Many years later, while researching, I came across the answer to my personal conundrum. The answer to why, on three occasions, with people from diversely different and non-Irish backgrounds, Collins had inspired when De Valera hadn’t. I found out to my surprise that the man my father had idolized, was considered not only an Irish patriot but that ‘the tactics [he had] developed, caused him to be also regarded as one of the fathers of 20th-century urban guerrilla warfare. Revolutionaries such as Soviet leader Lenin, China’s Mao Zedong and Israel’s Yitzak Shamir studied and adopted Collin’s tactics. In fact, Shamir admired Collins so much that he used the code-name Michael during the Israeli war of independence’!

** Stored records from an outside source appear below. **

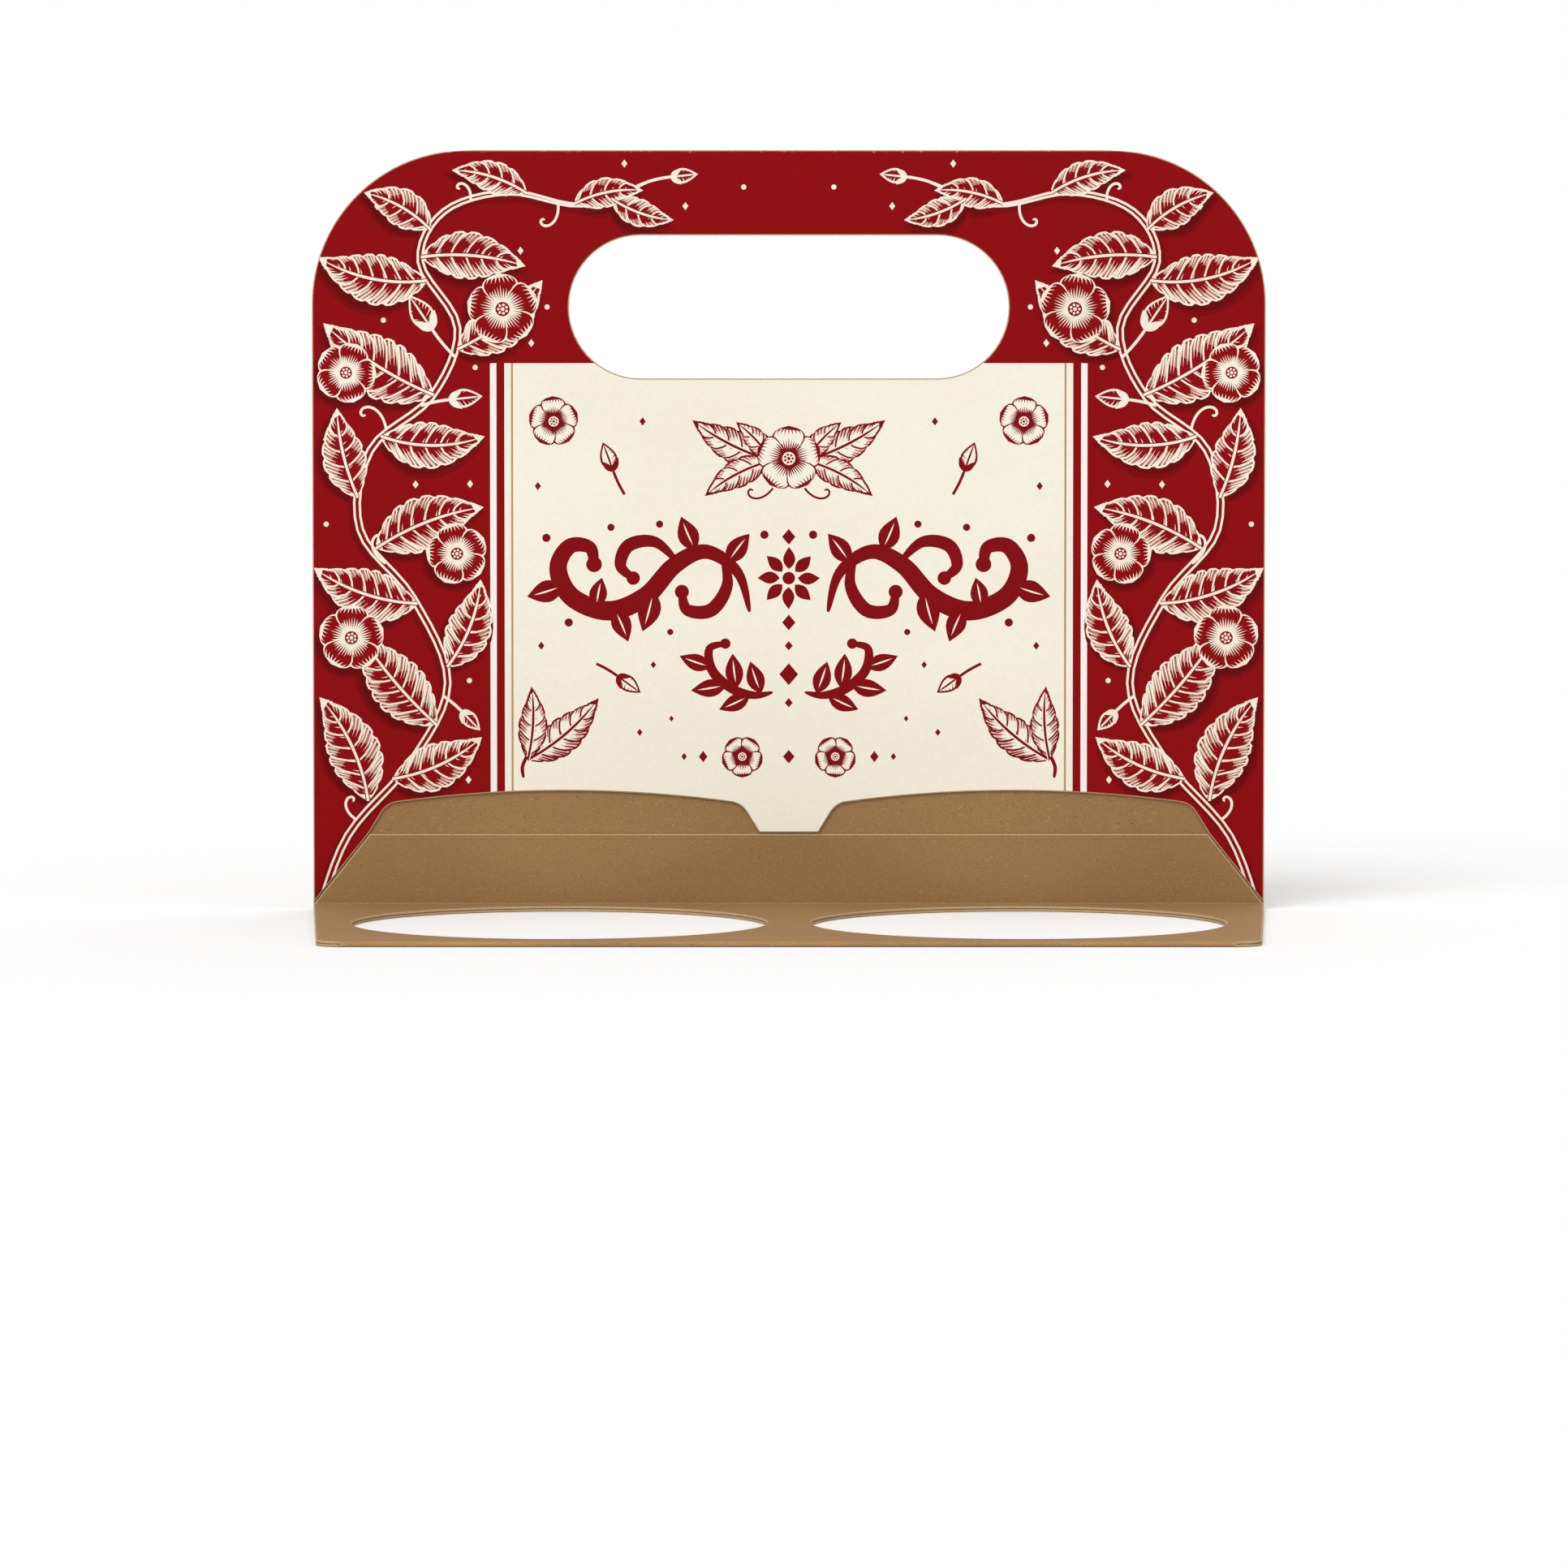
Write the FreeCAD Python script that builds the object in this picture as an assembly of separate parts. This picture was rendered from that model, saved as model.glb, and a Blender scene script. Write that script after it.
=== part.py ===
# Cardboard carrier for two paper cups: one die-cut sheet of board, folded and glued.
# Two layers make the upright panel with its hand slot, and two make the shelf with the
# cup holes. The shelf's upper layer ends in a flap, glued to the foot of the panel.
import FreeCAD, Part
import math
import os

# Board, in millimetres like every size here
BOARD = 0.5                      # thickness of one layer
FOLD_RADIUS = 0.3                # inside of the fold between shelf and panel
SEAM_GAP = 0.3                   # between the edge of the flap and the edge of the front layer

# Panel
HEIGHT = 143.5                   # from the shelf's underside to the top fold
TOP_CORNER_RADIUS = 29.0
SLOT_LENGTH = 83.0
SLOT_HEIGHT = 27.0
GRIP_HEIGHT = 16.0               # board left above the hand slot

# Shelf
CUP_HOLE_DIAMETER = 77.0
HOLE_SPACING = 8.0               # board left between the two holes
HOLE_SIDE_MARGIN = 9.0           # from the holes to the sides of the sheet
HOLE_BACK_MARGIN = 5.0           # from the panel's face to the holes
HOLE_FRONT_MARGIN = 6.0          # from the holes to the front fold
SHELF_TAPER = 4.5                # what each side runs in by, from the panel to the front
SHELF_CORNER_RADIUS = 5.0

# Glued flap, and the arches that the front layer leaves over it behind each cup
FLAP_HEIGHT = 13.0               # above the fold
TONGUE_WIDTH = 10.8              # of the front layer, between the arches
ARCH_SHOULDER_INSET = 3.6        # what each side leans in by
ARCH_SHOULDER_RISE = 5.8
ARCH_RISE = 8.2                  # to the crown
ARCH_CORNER_RADIUS = 4.0

# Worked out from the sizes above. The origin lies under the middle of the part's depth.
DOUBLE = 2 * BOARD
HOLE_RADIUS = CUP_HOLE_DIAMETER / 2
CUP_PITCH = CUP_HOLE_DIAMETER + HOLE_SPACING
WIDTH = CUP_PITCH + CUP_HOLE_DIAMETER + 2 * HOLE_SIDE_MARGIN
ARCH_WIDTH = CUP_PITCH - TONGUE_WIDTH
SHELF_REACH = HOLE_BACK_MARGIN + CUP_HOLE_DIAMETER + HOLE_FRONT_MARGIN
BACK = (SHELF_REACH + DOUBLE) / 2
FACE = BACK - DOUBLE
NOSE = FACE - SHELF_REACH
HOLE_Y = FACE - HOLE_BACK_MARGIN - HOLE_RADIUS
FOLD_TOP = DOUBLE + FOLD_RADIUS
FLAP_TOP = FOLD_TOP + FLAP_HEIGHT
SLOT_Z = HEIGHT - GRIP_HEIGHT - SLOT_HEIGHT / 2
SIDES = (-1, 1)


def vector(x, y, z):
    return FreeCAD.Vector(x, y, z)


def line(start, end):
    return Part.LineSegment(start, end).toShape()


def arc(start, middle, end):
    return Part.Arc(start, middle, end).toShape()


def swept(edges, travel):
    """The solid that a closed outline leaves when it travels along a straight line."""
    return Part.Face(Part.Wire(edges)).extrude(travel)


def polygon(points):
    return [line(start, end) for start, end in zip(points, points[1:] + points[:1])]


def bulge(centre_y, centre_z, radius, degrees):
    """A point of an arc in the side view, at an angle counted from the back, upwards."""
    turn = math.radians(degrees)
    return vector(-WIDTH / 2, centre_y + radius * math.cos(turn), centre_z + radius * math.sin(turn))


def folded_strip():
    """Both layers of panel and shelf as one strip, with its folds at top, foot and front."""
    fold_y = FACE - FOLD_RADIUS
    inner = FOLD_RADIUS
    outer = FOLD_RADIUS + DOUBLE
    top_z = HEIGHT - BOARD
    nose_y = NOSE + BOARD
    underside_front = bulge(nose_y, BOARD, BOARD, -90)
    underside_back = bulge(fold_y, FOLD_TOP, outer, -90)
    rear_foot = bulge(fold_y, FOLD_TOP, outer, 0)
    rear_top = bulge(FACE + BOARD, top_z, BOARD, 0)
    face_top = bulge(FACE + BOARD, top_z, BOARD, 180)
    face_foot = bulge(fold_y, FOLD_TOP, inner, 0)
    shelf_back = bulge(fold_y, FOLD_TOP, inner, -90)
    shelf_front = bulge(nose_y, BOARD, BOARD, 90)
    section = [
        line(underside_front, underside_back),
        arc(underside_back, bulge(fold_y, FOLD_TOP, outer, -45), rear_foot),
        line(rear_foot, rear_top),
        arc(rear_top, bulge(FACE + BOARD, top_z, BOARD, 90), face_top),
        line(face_top, face_foot),
        arc(face_foot, bulge(fold_y, FOLD_TOP, inner, -45), shelf_back),
        line(shelf_back, shelf_front),
        arc(shelf_front, bulge(nose_y, BOARD, BOARD, 180), underside_front),
    ]
    return swept(section, vector(WIDTH, 0, 0))


def panel_outline():
    """What the front view keeps: the sheet's width, with round corners at the top."""
    half = WIDTH / 2
    radius = TOP_CORNER_RADIUS
    block = swept(polygon([vector(-half, NOSE, 0), vector(half, NOSE, 0),
                           vector(half, NOSE, HEIGHT), vector(-half, NOSE, HEIGHT)]),
                  vector(0, BACK - NOSE, 0))
    corners = [edge for edge in block.Edges
               if edge.BoundBox.ZMin > HEIGHT - BOARD and edge.BoundBox.XLength < BOARD]
    return block.makeFillet(radius, corners)


def shelf_outline():
    """What the plan keeps: full width at the panel, running in to round front corners."""
    half = WIDTH / 2
    front_half = half - SHELF_TAPER
    plan = [vector(-half, BACK, 0), vector(half, BACK, 0), vector(half, FACE, 0),
            vector(front_half, NOSE, 0), vector(-front_half, NOSE, 0), vector(-half, FACE, 0)]
    block = swept(polygon(plan), vector(0, 0, HEIGHT))
    corners = [edge for edge in block.Edges
               if edge.BoundBox.YMax < NOSE + BOARD and edge.BoundBox.XLength < BOARD]
    return block.makeFillet(SHELF_CORNER_RADIUS, corners)


def hand_slot():
    """The slot with round ends, through both layers under the grip."""
    radius = SLOT_HEIGHT / 2
    reach = SLOT_LENGTH / 2 - radius
    depth = vector(0, 3 * DOUBLE, 0)
    front = FACE - DOUBLE
    outline = [
        line(vector(-reach, front, SLOT_Z - radius), vector(reach, front, SLOT_Z - radius)),
        arc(vector(reach, front, SLOT_Z - radius), vector(reach + radius, front, SLOT_Z),
            vector(reach, front, SLOT_Z + radius)),
        line(vector(reach, front, SLOT_Z + radius), vector(-reach, front, SLOT_Z + radius)),
        arc(vector(-reach, front, SLOT_Z + radius), vector(-reach - radius, front, SLOT_Z),
            vector(-reach, front, SLOT_Z - radius)),
    ]
    return swept(outline, depth)


def cup_hole(side):
    """One round hole down through both layers of the shelf."""
    foot = vector(side * CUP_PITCH / 2, HOLE_Y, -DOUBLE)
    return Part.makeCylinder(HOLE_RADIUS, 3 * DOUBLE, foot)


def arch(side):
    """The shallow arch cut from the front layer behind one cup, down to the flap's edge."""
    centre = side * CUP_PITCH / 2
    foot = ARCH_WIDTH / 2
    shoulder = foot - ARCH_SHOULDER_INSET
    shoulder_z = FLAP_TOP + ARCH_SHOULDER_RISE
    front = FACE - BOARD
    outline = [
        line(vector(centre - foot, front, FLAP_TOP), vector(centre + foot, front, FLAP_TOP)),
        line(vector(centre + foot, front, FLAP_TOP), vector(centre + shoulder, front, shoulder_z)),
        arc(vector(centre + shoulder, front, shoulder_z), vector(centre, front, FLAP_TOP + ARCH_RISE),
            vector(centre - shoulder, front, shoulder_z)),
        line(vector(centre - shoulder, front, shoulder_z), vector(centre - foot, front, FLAP_TOP)),
    ]
    block = swept(outline, vector(0, DOUBLE, 0))
    corners = [edge for edge in block.Edges
               if abs(edge.BoundBox.Center.z - shoulder_z) < BOARD and edge.BoundBox.ZLength < BOARD]
    return block.makeFillet(ARCH_CORNER_RADIUS, corners)


def leg_seam(side):
    """The slanting gap between the cut end of the flap and one leg of the front layer."""
    front = FACE - BOARD
    top_x = side * (CUP_PITCH - TONGUE_WIDTH / 2)
    foot_x = side * WIDTH / 2
    gap = side * SEAM_GAP
    outline = [vector(top_x - gap, front, FLAP_TOP), vector(top_x, front, FLAP_TOP),
               vector(foot_x, front, FOLD_TOP), vector(foot_x - gap, front, FOLD_TOP)]
    return swept(polygon(outline), vector(0, DOUBLE, 0))


def tongue_seam():
    """The level gap between the flap and the tongue of the front layer."""
    half = TONGUE_WIDTH / 2 + SEAM_GAP
    return Part.makeBox(2 * half, DOUBLE, SEAM_GAP, vector(-half, FACE - BOARD, FLAP_TOP))


def carrier():
    """The folded sheet, trimmed to its outlines, with its slot, holes, arches and seams."""
    sheet = folded_strip().common(panel_outline()).common(shelf_outline())
    cuts = [hand_slot(), tongue_seam()]
    for side in SIDES:
        cuts += [cup_hole(side), arch(side), leg_seam(side)]
    for cut in cuts:
        sheet = sheet.cut(cut)
    return sheet.removeSplitter()


def main():
    os.makedirs("parts", exist_ok=True)
    board = carrier()
    solids = board.Solids
    print("carrier_board", len(solids), "solid, valid", board.isValid(), "volume", round(board.Volume, 1))
    solids[0].exportStep("parts/carrier_board.step")


main()
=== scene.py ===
import bisect
import math
import random

import bpy
from mathutils.geometry import delaunay_2d_cdt
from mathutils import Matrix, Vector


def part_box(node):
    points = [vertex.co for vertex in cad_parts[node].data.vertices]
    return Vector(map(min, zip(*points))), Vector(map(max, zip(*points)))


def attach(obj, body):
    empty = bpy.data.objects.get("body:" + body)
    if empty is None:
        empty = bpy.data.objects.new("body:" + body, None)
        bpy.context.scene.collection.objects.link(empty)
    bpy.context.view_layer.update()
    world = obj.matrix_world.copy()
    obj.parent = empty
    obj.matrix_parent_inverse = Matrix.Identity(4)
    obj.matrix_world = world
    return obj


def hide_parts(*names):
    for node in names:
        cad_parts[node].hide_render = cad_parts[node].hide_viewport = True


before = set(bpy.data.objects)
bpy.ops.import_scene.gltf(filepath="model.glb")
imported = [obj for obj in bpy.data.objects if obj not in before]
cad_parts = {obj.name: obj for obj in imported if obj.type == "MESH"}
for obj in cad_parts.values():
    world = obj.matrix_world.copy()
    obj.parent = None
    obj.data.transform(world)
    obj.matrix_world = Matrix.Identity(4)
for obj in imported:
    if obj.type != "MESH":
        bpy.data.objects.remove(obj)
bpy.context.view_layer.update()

bl_info = {
    "name": "Cardboard cup carrier",
    "version": (1, 0, 0),
    "blender": (4, 5, 0),
    "location": "3D Viewport > Sidebar > Carrier",
    "description": "Makes the printed and folded board of a carrier for two cups, and its stage",
    "category": "Object",
}

# The sheet, in millimetres. Its outer sizes come from the frame, the rest repeat the part's.
MM = 0.001
LOW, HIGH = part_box("carrier_board")
SIDE_PLAY = 0.005            # by which the cut sides stay inside the solid's
HALF_WIDTH = (HIGH[0] - LOW[0]) / MM / 2 - SIDE_PLAY
HEIGHT = HIGH[2] / MM
BACK = HIGH[1] / MM
NOSE = LOW[1] / MM
LAYER = 0.5                  # one layer with its share of the glue
FACE = BACK - 2 * LAYER
INNER_FOLD = 0.3
FOLD_TOP = 2 * LAYER + INNER_FOLD
TOP_CORNER = 29.0
SHELF_TAPER = 4.5
SHELF_SLOPE = SHELF_TAPER / (FACE - NOSE)
SHELF_LEAN = math.atan(SHELF_SLOPE)
SHELF_CORNER = 5.0
FLAP = 13.0
FLAP_TOP = FOLD_TOP + FLAP
SEAM = 0.3
HOLE_RADIUS = 38.5
HOLE_X = 42.5
HOLE_Y = 0.0
SLOT_X = 28.0                # from the middle to the centre of each round end
SLOT_RADIUS = 13.5
SLOT_Z = 114.0
TONGUE = 5.4
ARCH_LEAN = 3.6
ARCH_SHOULDER = 5.8
ARCH_RISE = 8.2
ARCH_CORNER = 4.0

# The printed fields on the front, as x and z in millimetres
INK_TOP = HEIGHT - 0.15      # measured along the sheet, just short of the crest of the top fold
CREAM_HALF, CREAM_TOP = 53.7, 103.4
STRIPE_INSIDE, STRIPE_OUTSIDE = 55.2, 56.4
GOLD_INSIDE, GOLD_OUTSIDE = 52.06, 52.44

INKS = ("kraft", "raw_edge", "red", "cream", "stripe", "gold", "cream_line", "red_line", "shade",
        "half_shade", "cream_tint", "red_tint")
TINTS = {"cream_line": "cream_tint", "red_line": "red_tint"}   # under the finest cuts of each ink
RUBBED = 0.9                 # how far from its crest a fold is rubbed
LINE_SWELL = 0.7             # lower for a line of ink that stays broad nearly to its ends
LEAF_OUTLINE = 0.4           # the line round an engraved leaf
LEAF_BELLY = 0.82            # lower for a leaf that is broadest nearer its tip
LOBED_FROM = 9.0             # shorter leaves have a smooth rim
VEIN_SLANT = 0.15            # how far along the leaf a vein runs on its way to the rim
VEIN_BEND = 1.35             # 1 for a straight vein

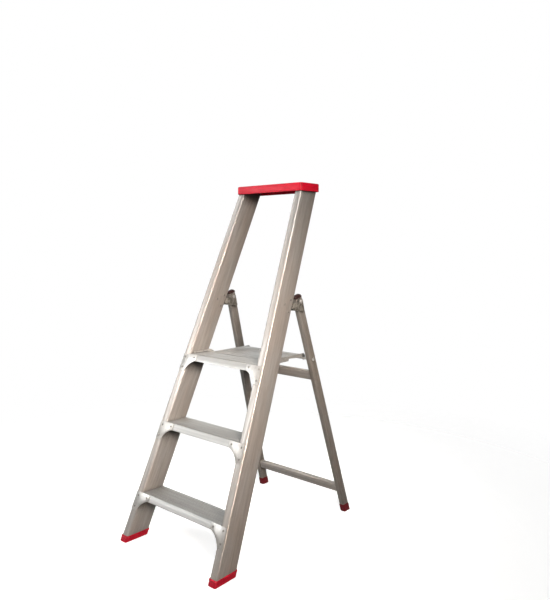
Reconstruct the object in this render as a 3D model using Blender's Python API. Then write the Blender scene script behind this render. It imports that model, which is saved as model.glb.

So, I guess I shouldn’t be surprised if one day, I come across Russians and Chinese, also citing ‘the big fella’ as our former Great Leader. Or perhaps when ensconced in some sultry, foreign bar, with great music, someone might mention a different, but more recent 20th-century guerilla fighter; Martin McGuinness. A fighter, who surrendered his weapons, became committed to the peace process which led to the 1998 ‘Good Friday Agreement’. McGuinness subsequently advocated peace, at numerous lectures and conferences around the world, including the Middle East.

I’ll just have to get down the old suitcase, shake out the cobwebs, get up and out, and check the lie of the land. I’m sure the befuddlement of Brexit, and what the Irish backstop means or doesn’t mean, will have usurped any other discussions. But one thing, I sincerely hope, is that I’ll never, somewhere down the road, be discussing how a hard, no deal, or botched Brexit, and reintroduction of some type of border, led to 20th-century Irish urban guerrilla warfare, staging a comeback. In the 21st century, and 21 years after the revered by most, ‘Good Friday Agreement’, it’s unthinkable. Rehashing past wars can be fascinating, but no one wants a new one to discuss. We never want to see the streets of ‘Norn Iron’ once again transformed into a battleground, because the Brits and their discombobulating Brexit, which their own magazine, 'The Economist', recently described as 'the Mother of all Messes'.